Summing up the experiences of these diverse social aggregates, Damodaran identifies three kinds of trajectories of business success. “Bazaar to factory” sums up the path taken by the traditional merchant communities, which are really not the primary focus of this book. Rather, what this book is more concerned with, are the “office to factory” route, which brought the service-oriented and “scribal” castes – Brahmins, Khatris, Kayasths, the Bengali Bhadralok -- into the portals of industry; and the “farm to factory” trajectory represented by the Naidus, Gounders, Patidars, Marathas and Nadars.

Considering the mutability of tradition, it could also be argued that these perhaps are not three distinct trajectories, but three variants of the same trajectory, though displaced in time. That argument perhaps is especially apt when it comes to the “office to factory” trajectory, since many of the traditional merchant communities identified by Damodaran, began their industrial empires as minor functionaries in the early colonial trade in opium, raw cotton and indigo. As these networks of commodity exchange spread out through the south Asian landmass and gradually acquired diversity and depth, greater numbers were drawn into it, both as movers and shakers, and as hapless victims. New identities were forged, such as capitalist and worker, even as several old identities, such as craftsman and subsistence peasant, were undone.

India’s industrial growth was derivative of the dynamics of colonialism, rather than autonomous. The national bourgeoisie that grew out of the process remained segmented, divided into numerous endogamous groups. This book ends with an affirmation of the value of diversity. When democratic political contestation and spontaneous economic change, contribute towards a socially diverse middle class, the likely further outcome is a socially diverse entrepreneurial class. Diversity in turn, becomes an assurance of solidarity. Though the country has in its southern and western regions, achieved a semblance of social diversity, large sections still remain excluded. And in the vast Hindi heartland and the east, even the semblance has not been achieved.

The last two decades of economic liberalisation have seemingly created conditions for those lower in the hierarchy of business and industry to migrate upwards into the interstices of the capitalist system and acquire leadership positions. Yet there has also been in this time, a vast increase of inequalities of income and wealth.

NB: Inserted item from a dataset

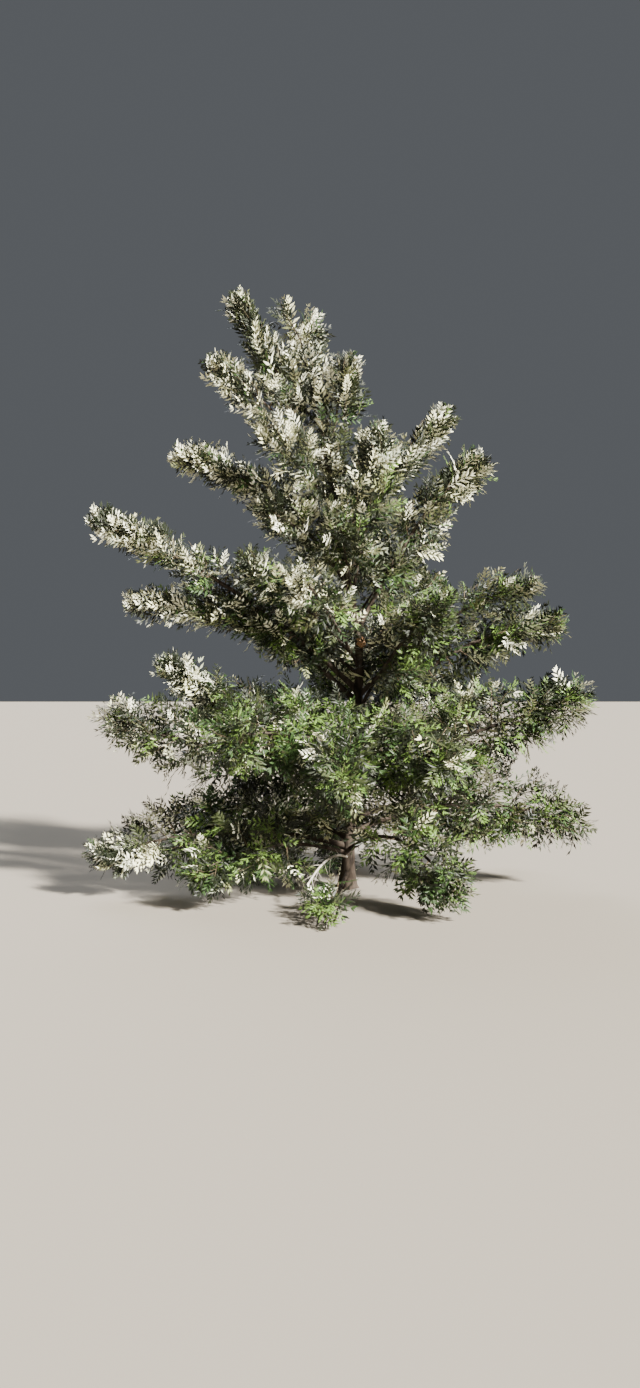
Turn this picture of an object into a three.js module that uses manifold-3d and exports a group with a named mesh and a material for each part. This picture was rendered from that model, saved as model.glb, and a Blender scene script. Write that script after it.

There is currently underway, an impassioned debate among the Dalits – a heterogeneous social group that shares the common attribute of exclusion under the ritual order – on globalisation as a possible antidote to all their inherited debilities. That argument remains inconclusive. And while the jury remains out, material realities are ensuring that the answer is not left to spontaneous forces of entrepreneurship and economic change. Politics, it is increasingly recognised, will now drive the agenda.